The newspaper came at a time of social change for Māori and Pacific communities in New Zealand, during what is sometimes called the Māori renaissance. The newspaper represented a concerted effort to champion Māori and Pacific lives and views. During Manas one year stint as a paper, the Dawn raids (1974-80) were ongoing as well as the Takaparawhau Bastion Point occupation (1977–78). Mana was closely associated and aligned with the Polynesian Panthers. These topics were covered in detail in Mana and its journalism aided the Bastion Point protestors in spreading their message about the issues of indigenous land sovereignty. But the newspaper also had a focus on the mundane, such as wedding and birthday celebrations and discussions about sport, arts, and literature.

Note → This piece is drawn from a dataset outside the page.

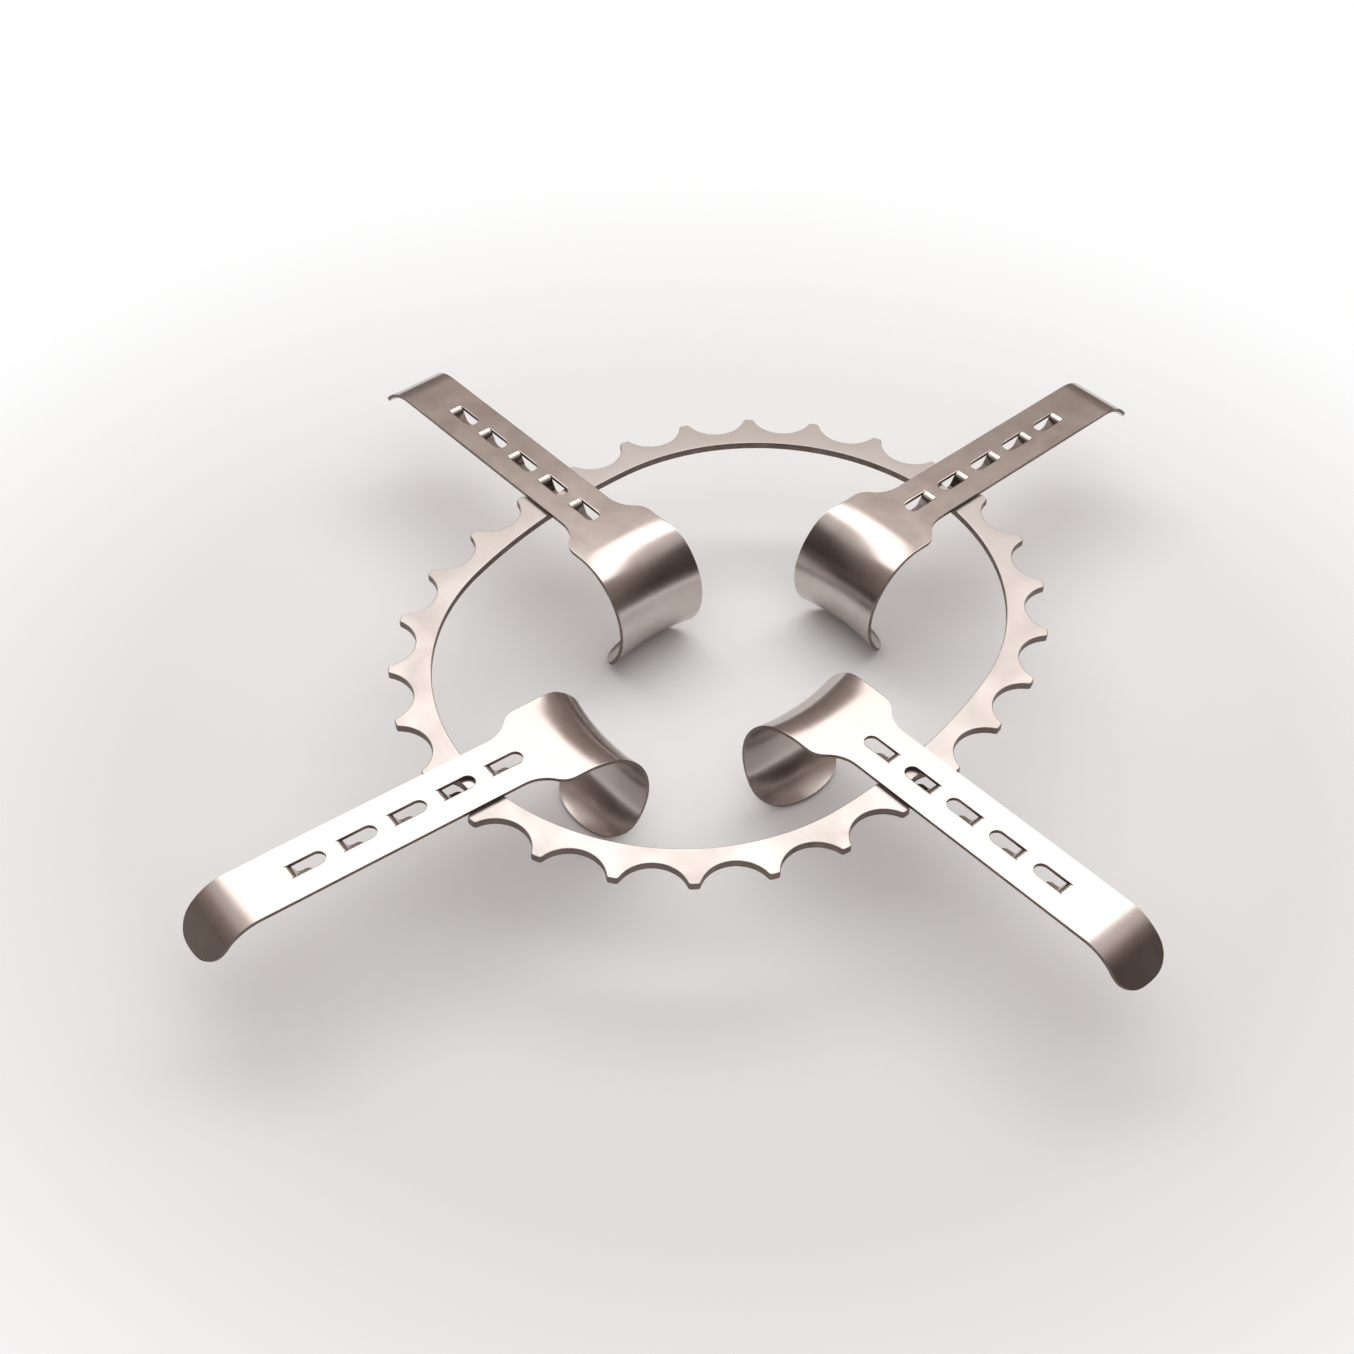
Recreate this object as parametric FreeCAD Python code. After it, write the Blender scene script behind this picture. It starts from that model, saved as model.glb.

This was important to the newspaper as Māori and Pacific people were often displayed in a protest or criminal context by mainstream media, restricting representations of these communities to one negative stereotype. It also presented Pacific countries as varied and diverse at a time when the New Zealand Government and its agencies referred to Pacific Islanders as a unanimous unit.

== Legacy ==
Though brief, the newspaper contributed to the preservation of Māori and Pacific languages.

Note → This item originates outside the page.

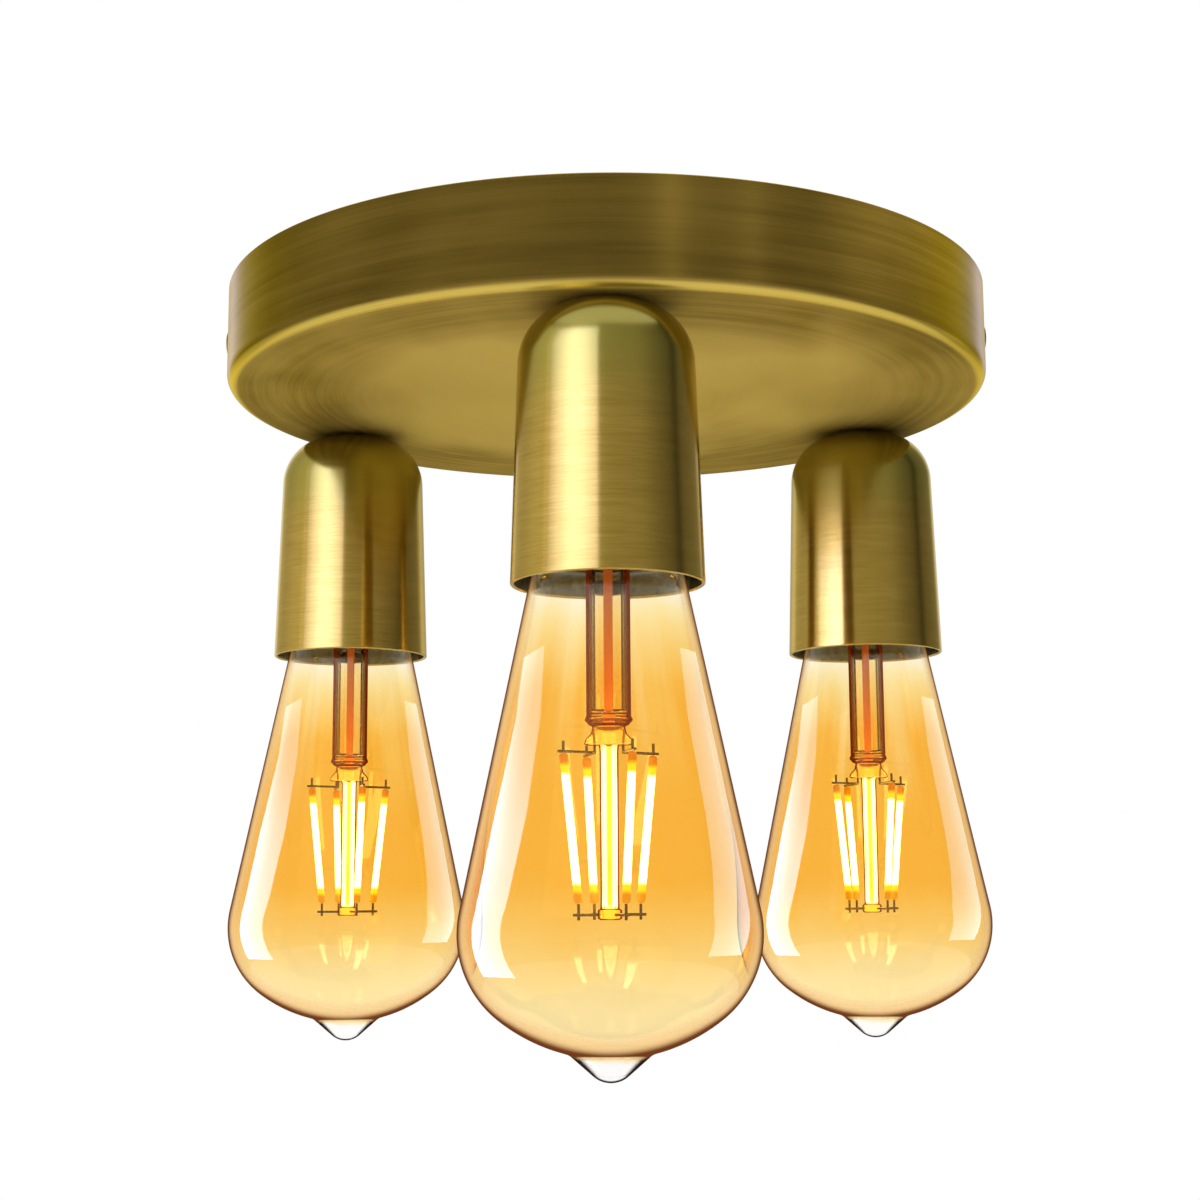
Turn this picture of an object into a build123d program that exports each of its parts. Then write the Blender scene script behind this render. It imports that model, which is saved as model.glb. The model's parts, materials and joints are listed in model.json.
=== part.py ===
from build123d import *
import math
import os

# Semi flush ceiling light: a shallow brass canopy with three domed E27 holders, each
# with an ST64 filament lamp. Millimetres. The ceiling is the plane z = 0 and the light
# hangs down from it, so a lower piece has a smaller z. The front holder is at -Y.

# ---- Fits ----
running_gap = 0.3            # between the lamp and what it turns in
seat_fit = 0.1               # radial play of a thread, pin or tube in its hole
hole_play = 0.25             # radial play of a clearance hole

# ---- Canopy ----
canopy_diameter = 195.0
canopy_height = 25.0
canopy_wall = 1.2
canopy_edge_radius = 3.0

# ---- Ceiling bracket and its screws ----
bracket_width = 22.0
bracket_thickness = 1.5
bracket_flange_height = 15.0
bracket_bend_radius = 2.5
ceiling_slot_spacing = 124.0
ceiling_slot_width = 4.5
ceiling_slot_length = 28.0
cable_hole_diameter = 15.0
side_screw_diameter = 4.0
side_screw_length = 8.0
side_screw_drop = 9.0
side_screw_head_diameter = 7.6
side_screw_head_height = 1.8
tapped_collar_length = 1.5
tapped_collar_wall = 1.2

# ---- Terminal block ----
block_centre_x = 28.0
block_pole_pitch = 12.0
block_length = 38.0
block_width = 18.0
block_height = 13.0
insert_wall = 0.6
insert_length = 14.0
clamp_slot_width = 7.4
clamp_slot_height = 2.4
clamp_screw_diameter = 3.0
clamp_screw_length = 5.6
clamp_screw_spread = 10.0
fixing_screw_diameter = 2.5
fixing_screw_length = 9.0
fixing_screw_head_diameter = 4.6

# ---- Earth point on the bracket ----
earth_x = -24.0
earth_stud_diameter = 4.0
earth_stud_length = 10.0
earth_nut_across_flats = 7.0
earth_nut_height = 3.2
earth_tag_thickness = 0.8
earth_tag_diameter = 8.0
earth_tag_barrel_reach = 9.0
earth_tag_barrel_wall = 0.5

# ---- Wires ----
wire_diameter = 1.8
wire_spacing = 2.6           # between the two wires that go down one holder
block_wire_pitch = 2.3
live_level = 8.0             # how far below the ceiling each layer of wires runs
neutral_level = 12.0
drop_radius = 5.6            # bend from a level run down into a threaded tube
wire_run_share = 0.45        # part of the shorter run that a bend may use

# ---- Holders ----
holder_inset = 15.0          # from the canopy's rim to a holder's axis
front_holder_angle = -90.0
left_holder_angle = 150.0
right_holder_angle = 30.0
tube_diameter = 10.0
tube_bore = 7.8
tube_proud = 4.5             # of the nut, inside the canopy
tube_past_saddle = 0.0
lock_nut_across_flats = 14.0
lock_nut_height = 3.5
lock_washer_diameter = 18.0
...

An exhibition titled Mana: Protest in Print at Auckland War Memorial Museum opened in 2025 to celebrate Manas short but impactful existence as a newspaper that championed civil rights and social justice. The exhibition includes original copies of newspapers and photographs as well as stories from the editors and journalists. The exhibition identifies language as a form of resistance.

Copies of each issue of Mana was held by Auckland War Memorial Museum and before staging their exhibition, they worked with the National Library of New Zealand to digitise the newspaper on Papers Past.